Dataset records
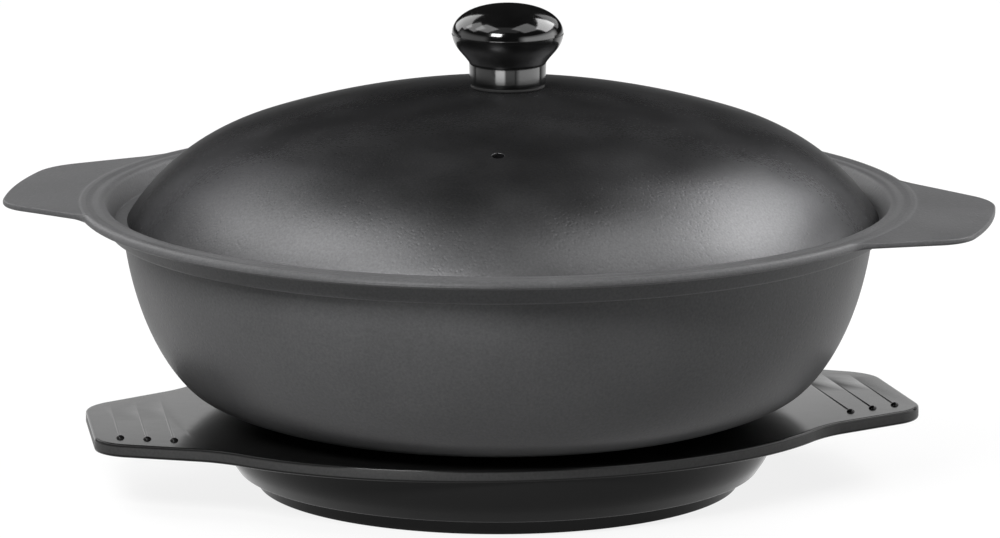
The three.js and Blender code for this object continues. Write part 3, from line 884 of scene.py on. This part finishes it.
class POT_OT_body(bpy.types.Operator):
    """Builds the pot: bowl, lid seat, rim and handles in one casting"""

    bl_idname = "pot.body"
    bl_label = "Pot"

    def execute(self, context):
        pot = context.scene.pot_sizes
        outside, inside = wall_section(pot)[:-1], inside_section(pot)
        columns = []
        for turn in column_turns():
            from_handle = min(turn % math.pi, math.pi - turn % math.pi)
            section = outside + rim_section(pot, handle_reach(pot, from_handle)) + inside
            columns.append([polar(p.x, turn, p.y) for p in section])
        material = cast_iron(
            "Seasoned cast iron, pot", context.scene.pot_finishes.pot, metallic=0.1, roughness=0.42,
            grit=0.9, depth=0.05, edge_tint=0.25)
        place(skin("pot", columns), "pot", "pot_body", "pot", material)
        return {"FINISHED"}


# Lid

def lid_section(lid):
    """The dome in section: lower edge, shoulder, crown and knob seat, then the same inside."""
    crown_z = lid.edge + lid.rise
    tangent = math.asin(lid.tangent / lid.crown)
    gap = lid.crown - lid.shoulder
    middle = Vector((gap * math.sin(tangent), crown_z - lid.crown + gap * math.cos(tangent)))
    crown_middle = Vector((0, crown_z - lid.crown))
    up = math.pi / 2
    seat_z = crown_middle.y + math.sqrt(lid.crown ** 2 - lid.seat ** 2)
    inner = lid.shoulder - lid.wall
    outer_edge = math.asin((lid.edge - middle.y) / lid.shoulder)
    inner_edge = math.asin((lid.edge - middle.y) / inner)
    soften = 0.7 * MM
    outside = arc(
        middle, lid.shoulder, outer_edge + soften / lid.shoulder, up - tangent, 2 * CURVE_STEPS)
    outside += arc(
        crown_middle, lid.crown, up - tangent, up - math.asin(lid.seat / lid.crown), 2 * CURVE_STEPS)[1:]
    under_turn = math.acos((seat_z - lid.wall - crown_middle.y) / (lid.crown - lid.wall))
    inside = arc(crown_middle, lid.crown - lid.wall, up - under_turn, up - tangent, CURVE_STEPS)
    inside += arc(middle, inner, up - tangent, inner_edge + soften / inner, CURVE_STEPS)[1:]
    edge = Vector((middle.x + lid.shoulder * math.cos(outer_edge), lid.edge))
    inner_edge_point = Vector((middle.x + inner * math.cos(inner_edge), lid.edge))
    lip = bezier(
        inside[-1], inner_edge_point, inner_edge_point, inner_edge_point + Vector((soften, 0)),
        BEND_STEPS)[1:]
    lip += bezier(edge - Vector((soften, 0)), edge, edge, outside[0], BEND_STEPS)[:-1]
    flat = [Vector((lid.seat * k / 4, seat_z)) for k in (3, 2, 1, 0)]
    under_flat = [Vector((inside[0].x * k / 4, seat_z - lid.wall)) for k in (0, 1, 2, 3)]
    return under_flat + inside + lip + outside + flat


def hole_cutter(name, radius, wall, flare):
    """A cutter for a round hole through a wall, which widens at both ends to soften the edges."""
    edge = Vector((radius, wall / 2))
    upper = bezier(edge - Vector((0, flare)), edge, edge, edge + Vector((flare, 0)), BEND_STEPS)
    upper += [edge + Vector((2 * flare, flare / 2)), Vector((radius + 3 * flare, wall))]
    upper += [Vector((0, wall))]
    return revolve(name, [Vector((p.x, -p.y)) for p in upper[::-1]] + upper, SMALL_STEPS)


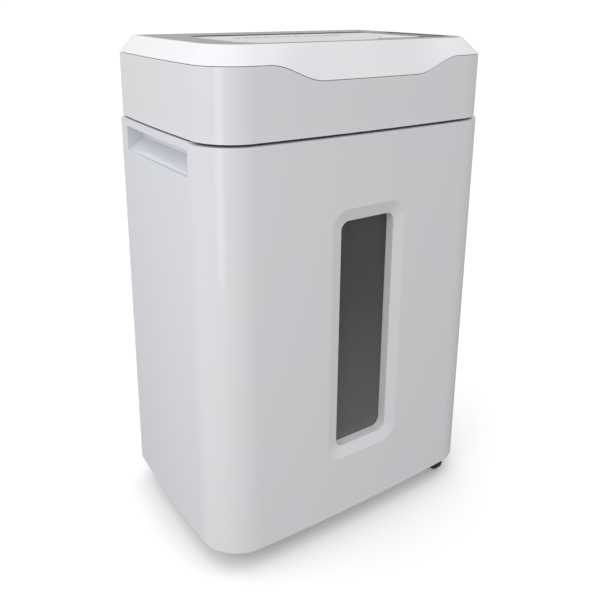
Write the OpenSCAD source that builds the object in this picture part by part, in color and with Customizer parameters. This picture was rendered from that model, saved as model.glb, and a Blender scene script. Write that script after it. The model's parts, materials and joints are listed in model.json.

What the task asks:
All of the data shown above must be copied exactly.

Full response:
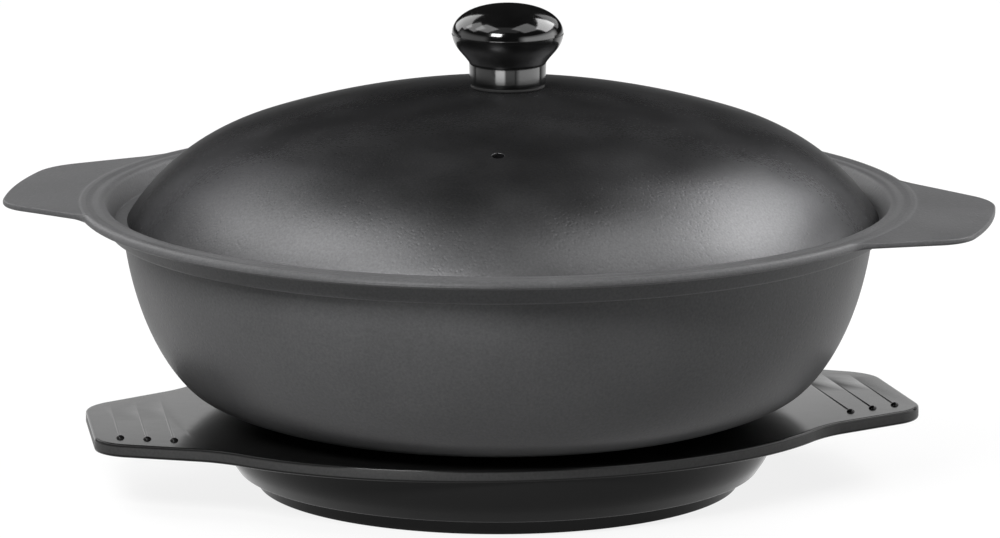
The three.js and Blender code for this object continues. Write part 3, from line 884 of scene.py on. This part finishes it.
class POT_OT_body(bpy.types.Operator):
    """Builds the pot: bowl, lid seat, rim and handles in one casting"""

    bl_idname = "pot.body"
    bl_label = "Pot"

    def execute(self, context):
        pot = context.scene.pot_sizes
        outside, inside = wall_section(pot)[:-1], inside_section(pot)
        columns = []
        for turn in column_turns():
            from_handle = min(turn % math.pi, math.pi - turn % math.pi)
            section = outside + rim_section(pot, handle_reach(pot, from_handle)) + inside
            columns.append([polar(p.x, turn, p.y) for p in section])
        material = cast_iron(
            "Seasoned cast iron, pot", context.scene.pot_finishes.pot, metallic=0.1, roughness=0.42,
            grit=0.9, depth=0.05, edge_tint=0.25)
        place(skin("pot", columns), "pot", "pot_body", "pot", material)
        return {"FINISHED"}


# Lid

def lid_section(lid):
    """The dome in section: lower edge, shoulder, crown and knob seat, then the same inside."""
    crown_z = lid.edge + lid.rise
    tangent = math.asin(lid.tangent / lid.crown)
    gap = lid.crown - lid.shoulder
    middle = Vector((gap * math.sin(tangent), crown_z - lid.crown + gap * math.cos(tangent)))
    crown_middle = Vector((0, crown_z - lid.crown))
    up = math.pi / 2
    seat_z = crown_middle.y + math.sqrt(lid.crown ** 2 - lid.seat ** 2)
    inner = lid.shoulder - lid.wall
    outer_edge = math.asin((lid.edge - middle.y) / lid.shoulder)
    inner_edge = math.asin((lid.edge - middle.y) / inner)
    soften = 0.7 * MM
    outside = arc(
        middle, lid.shoulder, outer_edge + soften / lid.shoulder, up - tangent, 2 * CURVE_STEPS)
    outside += arc(
        crown_middle, lid.crown, up - tangent, up - math.asin(lid.seat / lid.crown), 2 * CURVE_STEPS)[1:]
    under_turn = math.acos((seat_z - lid.wall - crown_middle.y) / (lid.crown - lid.wall))
    inside = arc(crown_middle, lid.crown - lid.wall, up - under_turn, up - tangent, CURVE_STEPS)
    inside += arc(middle, inner, up - tangent, inner_edge + soften / inner, CURVE_STEPS)[1:]
    edge = Vector((middle.x + lid.shoulder * math.cos(outer_edge), lid.edge))
    inner_edge_point = Vector((middle.x + inner * math.cos(inner_edge), lid.edge))
    lip = bezier(
        inside[-1], inner_edge_point, inner_edge_point, inner_edge_point + Vector((soften, 0)),
        BEND_STEPS)[1:]
    lip += bezier(edge - Vector((soften, 0)), edge, edge, outside[0], BEND_STEPS)[:-1]
    flat = [Vector((lid.seat * k / 4, seat_z)) for k in (3, 2, 1, 0)]
    under_flat = [Vector((inside[0].x * k / 4, seat_z - lid.wall)) for k in (0, 1, 2, 3)]
    return under_flat + inside + lip + outside + flat


def hole_cutter(name, radius, wall, flare):
    """A cutter for a round hole through a wall, which widens at both ends to soften the edges."""
    edge = Vector((radius, wall / 2))
    upper = bezier(edge - Vector((0, flare)), edge, edge, edge + Vector((flare, 0)), BEND_STEPS)
    upper += [edge + Vector((2 * flare, flare / 2)), Vector((radius + 3 * flare, wall))]
    upper += [Vector((0, wall))]
    return revolve(name, [Vector((p.x, -p.y)) for p in upper[::-1]] + upper, SMALL_STEPS)


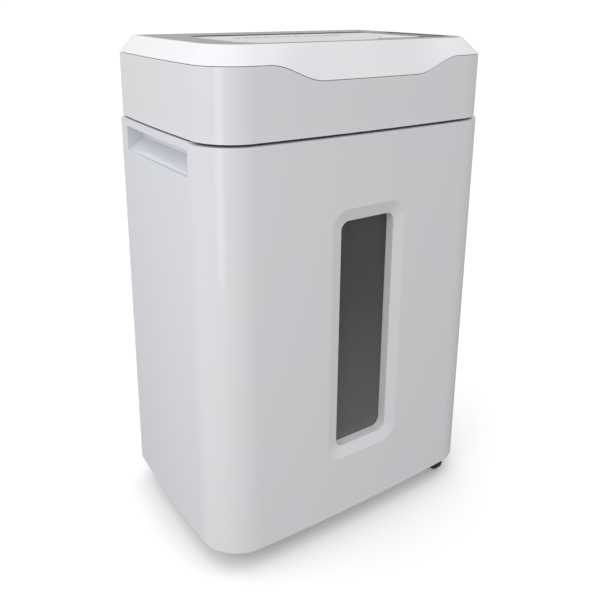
Write the OpenSCAD source that builds the object in this picture part by part, in color and with Customizer parameters. This picture was rendered from that model, saved as model.glb, and a Blender scene script. Write that script after it. The model's parts, materials and joints are listed in model.json.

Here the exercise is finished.